Given problem: For each line of the data below that holds "empty", copy the line.

Data for this task:
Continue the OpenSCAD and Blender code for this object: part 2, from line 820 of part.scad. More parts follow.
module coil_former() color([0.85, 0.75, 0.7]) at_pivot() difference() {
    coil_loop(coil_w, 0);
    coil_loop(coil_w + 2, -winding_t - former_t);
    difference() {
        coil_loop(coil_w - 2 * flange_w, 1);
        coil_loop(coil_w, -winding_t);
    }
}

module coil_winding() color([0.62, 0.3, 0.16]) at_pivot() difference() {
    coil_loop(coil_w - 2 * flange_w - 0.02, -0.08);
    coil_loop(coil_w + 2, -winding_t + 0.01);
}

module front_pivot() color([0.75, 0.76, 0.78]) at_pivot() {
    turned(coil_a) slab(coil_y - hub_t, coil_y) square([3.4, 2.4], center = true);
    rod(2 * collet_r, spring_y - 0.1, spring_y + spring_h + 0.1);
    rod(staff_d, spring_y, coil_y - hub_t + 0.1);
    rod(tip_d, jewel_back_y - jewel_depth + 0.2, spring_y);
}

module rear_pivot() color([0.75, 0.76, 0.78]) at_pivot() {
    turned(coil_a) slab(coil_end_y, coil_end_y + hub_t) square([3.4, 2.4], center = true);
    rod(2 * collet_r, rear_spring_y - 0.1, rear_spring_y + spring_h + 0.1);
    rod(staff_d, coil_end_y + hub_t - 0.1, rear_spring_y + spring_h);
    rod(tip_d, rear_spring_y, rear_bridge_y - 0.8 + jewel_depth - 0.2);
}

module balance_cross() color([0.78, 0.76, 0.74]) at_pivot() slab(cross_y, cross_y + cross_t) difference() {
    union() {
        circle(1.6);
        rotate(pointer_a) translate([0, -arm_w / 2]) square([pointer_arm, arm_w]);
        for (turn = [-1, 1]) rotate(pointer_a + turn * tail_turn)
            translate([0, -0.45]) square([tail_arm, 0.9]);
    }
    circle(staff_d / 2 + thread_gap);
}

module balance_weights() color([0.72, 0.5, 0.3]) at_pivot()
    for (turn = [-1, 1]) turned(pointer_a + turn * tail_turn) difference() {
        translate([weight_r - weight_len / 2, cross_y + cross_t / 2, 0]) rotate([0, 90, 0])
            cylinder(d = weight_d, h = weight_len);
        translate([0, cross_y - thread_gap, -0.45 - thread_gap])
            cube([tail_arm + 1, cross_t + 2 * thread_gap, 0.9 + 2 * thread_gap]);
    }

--

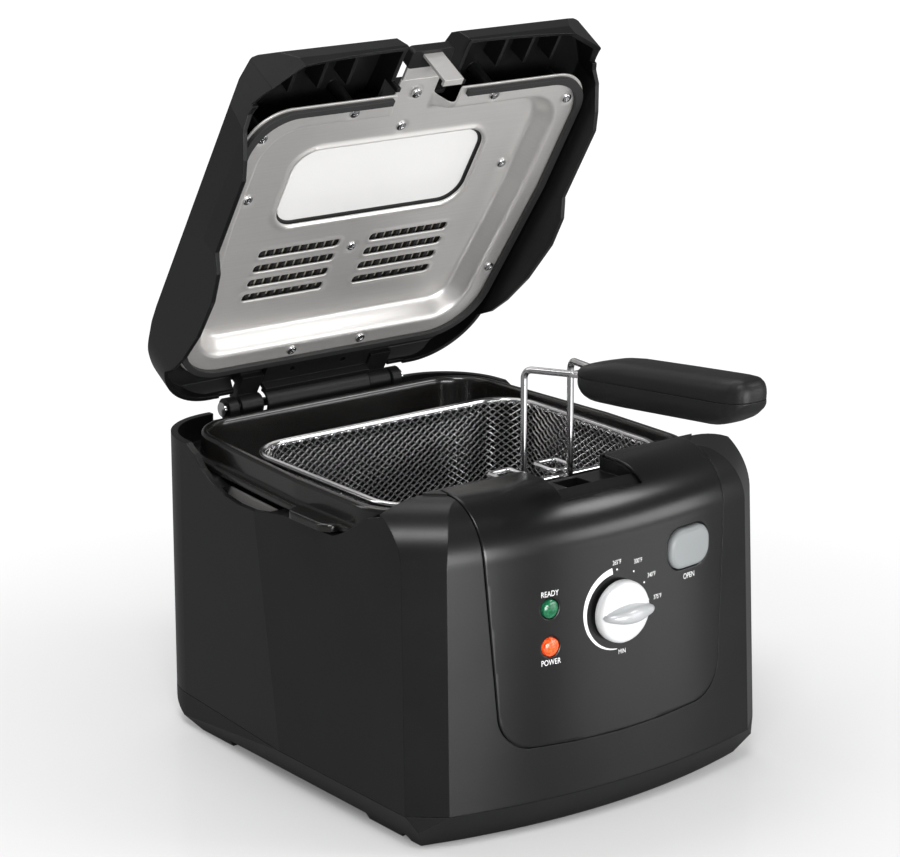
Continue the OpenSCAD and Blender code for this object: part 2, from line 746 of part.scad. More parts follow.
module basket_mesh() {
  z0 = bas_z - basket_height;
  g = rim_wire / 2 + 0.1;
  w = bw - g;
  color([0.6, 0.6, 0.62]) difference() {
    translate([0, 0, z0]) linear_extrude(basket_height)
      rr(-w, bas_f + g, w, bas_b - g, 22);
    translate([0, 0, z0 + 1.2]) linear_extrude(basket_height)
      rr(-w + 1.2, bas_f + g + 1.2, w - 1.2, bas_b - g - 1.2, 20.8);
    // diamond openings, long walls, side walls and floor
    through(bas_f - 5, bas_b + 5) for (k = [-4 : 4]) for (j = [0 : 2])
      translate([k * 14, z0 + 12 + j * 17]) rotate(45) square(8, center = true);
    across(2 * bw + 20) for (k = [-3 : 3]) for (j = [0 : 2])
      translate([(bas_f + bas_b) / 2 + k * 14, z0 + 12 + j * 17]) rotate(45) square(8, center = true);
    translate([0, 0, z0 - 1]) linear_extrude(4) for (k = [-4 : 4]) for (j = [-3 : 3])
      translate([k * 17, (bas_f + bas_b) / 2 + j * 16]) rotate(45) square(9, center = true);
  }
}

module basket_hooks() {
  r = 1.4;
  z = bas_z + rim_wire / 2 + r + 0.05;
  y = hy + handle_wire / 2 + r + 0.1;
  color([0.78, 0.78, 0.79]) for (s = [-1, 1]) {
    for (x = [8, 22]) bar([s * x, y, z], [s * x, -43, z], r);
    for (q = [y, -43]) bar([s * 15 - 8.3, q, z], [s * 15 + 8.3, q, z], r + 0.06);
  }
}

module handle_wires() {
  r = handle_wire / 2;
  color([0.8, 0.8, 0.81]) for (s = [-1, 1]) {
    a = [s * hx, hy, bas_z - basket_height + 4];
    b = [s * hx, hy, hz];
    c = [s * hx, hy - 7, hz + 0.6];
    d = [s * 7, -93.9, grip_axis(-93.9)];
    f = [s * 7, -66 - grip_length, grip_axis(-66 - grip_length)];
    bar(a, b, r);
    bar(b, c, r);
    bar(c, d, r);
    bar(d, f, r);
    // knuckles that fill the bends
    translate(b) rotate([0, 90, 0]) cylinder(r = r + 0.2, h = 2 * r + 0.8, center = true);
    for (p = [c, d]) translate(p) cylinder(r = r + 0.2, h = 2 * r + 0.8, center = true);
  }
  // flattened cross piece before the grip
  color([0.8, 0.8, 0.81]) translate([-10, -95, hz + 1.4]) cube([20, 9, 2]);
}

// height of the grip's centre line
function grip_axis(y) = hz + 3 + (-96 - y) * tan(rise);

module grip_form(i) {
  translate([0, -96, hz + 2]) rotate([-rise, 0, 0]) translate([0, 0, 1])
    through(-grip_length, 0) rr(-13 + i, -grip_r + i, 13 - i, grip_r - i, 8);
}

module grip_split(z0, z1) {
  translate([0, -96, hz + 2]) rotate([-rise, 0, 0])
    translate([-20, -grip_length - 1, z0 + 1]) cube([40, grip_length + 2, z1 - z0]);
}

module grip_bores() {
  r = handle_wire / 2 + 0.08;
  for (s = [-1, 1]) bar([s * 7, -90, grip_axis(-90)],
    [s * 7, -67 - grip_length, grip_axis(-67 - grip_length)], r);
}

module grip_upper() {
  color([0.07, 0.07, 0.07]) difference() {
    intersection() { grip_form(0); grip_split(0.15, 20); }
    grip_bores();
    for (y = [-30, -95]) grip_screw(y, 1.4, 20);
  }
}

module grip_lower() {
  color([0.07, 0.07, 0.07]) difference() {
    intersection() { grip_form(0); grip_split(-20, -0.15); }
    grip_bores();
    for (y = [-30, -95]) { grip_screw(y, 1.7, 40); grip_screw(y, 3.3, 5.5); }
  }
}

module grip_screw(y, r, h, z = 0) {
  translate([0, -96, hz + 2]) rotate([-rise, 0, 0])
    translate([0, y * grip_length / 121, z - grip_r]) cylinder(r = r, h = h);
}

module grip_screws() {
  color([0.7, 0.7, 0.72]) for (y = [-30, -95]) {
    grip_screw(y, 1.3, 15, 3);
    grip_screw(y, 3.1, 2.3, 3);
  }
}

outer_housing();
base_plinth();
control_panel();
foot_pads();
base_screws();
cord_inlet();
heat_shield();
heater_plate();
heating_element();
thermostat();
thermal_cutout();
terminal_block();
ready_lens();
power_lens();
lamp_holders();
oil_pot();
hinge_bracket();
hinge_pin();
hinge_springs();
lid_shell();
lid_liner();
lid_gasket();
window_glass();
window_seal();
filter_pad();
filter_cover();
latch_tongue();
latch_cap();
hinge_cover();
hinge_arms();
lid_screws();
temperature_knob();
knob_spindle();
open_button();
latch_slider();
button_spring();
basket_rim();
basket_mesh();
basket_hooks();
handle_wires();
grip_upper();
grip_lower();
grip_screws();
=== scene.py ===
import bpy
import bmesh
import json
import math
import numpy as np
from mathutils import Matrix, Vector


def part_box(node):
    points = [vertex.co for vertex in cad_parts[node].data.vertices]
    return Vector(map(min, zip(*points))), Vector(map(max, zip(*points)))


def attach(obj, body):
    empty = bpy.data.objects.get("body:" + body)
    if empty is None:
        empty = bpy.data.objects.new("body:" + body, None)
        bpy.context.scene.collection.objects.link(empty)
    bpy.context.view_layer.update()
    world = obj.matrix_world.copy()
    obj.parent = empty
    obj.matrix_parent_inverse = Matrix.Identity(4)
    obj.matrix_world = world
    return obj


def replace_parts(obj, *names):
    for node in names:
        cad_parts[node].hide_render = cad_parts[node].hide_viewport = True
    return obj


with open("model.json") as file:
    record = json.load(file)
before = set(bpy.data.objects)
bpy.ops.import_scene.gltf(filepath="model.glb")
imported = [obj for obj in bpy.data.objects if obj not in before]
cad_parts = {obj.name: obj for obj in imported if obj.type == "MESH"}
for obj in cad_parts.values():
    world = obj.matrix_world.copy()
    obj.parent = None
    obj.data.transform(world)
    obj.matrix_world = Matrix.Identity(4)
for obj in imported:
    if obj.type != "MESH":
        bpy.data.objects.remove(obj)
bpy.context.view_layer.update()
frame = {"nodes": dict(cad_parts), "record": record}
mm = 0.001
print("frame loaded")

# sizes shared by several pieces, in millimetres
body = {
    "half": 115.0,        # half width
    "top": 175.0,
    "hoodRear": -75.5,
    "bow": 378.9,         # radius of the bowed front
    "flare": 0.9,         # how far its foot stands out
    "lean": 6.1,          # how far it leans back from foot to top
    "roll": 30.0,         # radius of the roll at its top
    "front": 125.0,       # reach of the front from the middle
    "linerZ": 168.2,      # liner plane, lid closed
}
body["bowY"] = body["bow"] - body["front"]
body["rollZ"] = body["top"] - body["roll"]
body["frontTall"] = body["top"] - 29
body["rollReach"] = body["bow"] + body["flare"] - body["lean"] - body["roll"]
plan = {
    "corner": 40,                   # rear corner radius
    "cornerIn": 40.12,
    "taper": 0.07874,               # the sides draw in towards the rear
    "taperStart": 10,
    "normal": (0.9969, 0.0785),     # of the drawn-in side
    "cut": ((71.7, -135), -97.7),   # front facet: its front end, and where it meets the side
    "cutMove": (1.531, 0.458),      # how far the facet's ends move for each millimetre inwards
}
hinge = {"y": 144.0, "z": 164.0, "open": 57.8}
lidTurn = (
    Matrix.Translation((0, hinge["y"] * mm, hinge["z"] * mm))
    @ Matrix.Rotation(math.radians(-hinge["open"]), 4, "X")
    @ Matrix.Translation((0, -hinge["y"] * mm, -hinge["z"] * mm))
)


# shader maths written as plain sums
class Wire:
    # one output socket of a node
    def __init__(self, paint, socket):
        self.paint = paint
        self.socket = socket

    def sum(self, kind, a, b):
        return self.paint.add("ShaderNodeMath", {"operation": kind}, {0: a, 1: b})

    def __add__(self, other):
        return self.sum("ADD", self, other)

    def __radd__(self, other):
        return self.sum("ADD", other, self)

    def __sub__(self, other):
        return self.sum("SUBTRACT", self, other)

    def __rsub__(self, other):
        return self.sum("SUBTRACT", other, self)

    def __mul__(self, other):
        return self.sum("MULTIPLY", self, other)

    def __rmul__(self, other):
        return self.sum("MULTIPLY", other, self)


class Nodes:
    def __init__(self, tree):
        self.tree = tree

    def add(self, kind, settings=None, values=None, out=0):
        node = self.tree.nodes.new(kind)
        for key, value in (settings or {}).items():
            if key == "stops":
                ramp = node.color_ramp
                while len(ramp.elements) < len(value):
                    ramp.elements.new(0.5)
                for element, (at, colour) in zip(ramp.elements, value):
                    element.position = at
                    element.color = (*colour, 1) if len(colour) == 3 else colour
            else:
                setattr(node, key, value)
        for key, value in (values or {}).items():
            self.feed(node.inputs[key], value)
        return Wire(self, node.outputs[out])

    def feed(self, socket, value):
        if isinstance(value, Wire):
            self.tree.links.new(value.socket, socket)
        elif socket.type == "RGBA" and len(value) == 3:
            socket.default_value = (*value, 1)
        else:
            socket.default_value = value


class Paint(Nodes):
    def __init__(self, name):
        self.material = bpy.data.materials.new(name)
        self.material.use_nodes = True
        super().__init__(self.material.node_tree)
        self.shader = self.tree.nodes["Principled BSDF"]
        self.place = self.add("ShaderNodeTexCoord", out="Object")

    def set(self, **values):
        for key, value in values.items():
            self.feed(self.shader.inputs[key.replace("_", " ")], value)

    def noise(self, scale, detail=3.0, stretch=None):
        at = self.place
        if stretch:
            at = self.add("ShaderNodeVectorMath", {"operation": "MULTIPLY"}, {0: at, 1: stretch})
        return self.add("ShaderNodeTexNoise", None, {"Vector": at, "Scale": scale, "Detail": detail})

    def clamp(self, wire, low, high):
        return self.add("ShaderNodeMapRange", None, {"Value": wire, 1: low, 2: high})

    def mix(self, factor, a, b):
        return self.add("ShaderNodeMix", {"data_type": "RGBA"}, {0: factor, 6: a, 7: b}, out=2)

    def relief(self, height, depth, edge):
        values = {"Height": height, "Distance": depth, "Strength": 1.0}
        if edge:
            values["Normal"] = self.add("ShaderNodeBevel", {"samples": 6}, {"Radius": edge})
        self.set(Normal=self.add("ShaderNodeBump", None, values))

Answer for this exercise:
    empty = bpy.data.objects.get("body:" + body)
    if empty is None:
        empty = bpy.data.objects.new("body:" + body, None)
        bpy.context.scene.collection.objects.link(empty)
    obj.parent = empty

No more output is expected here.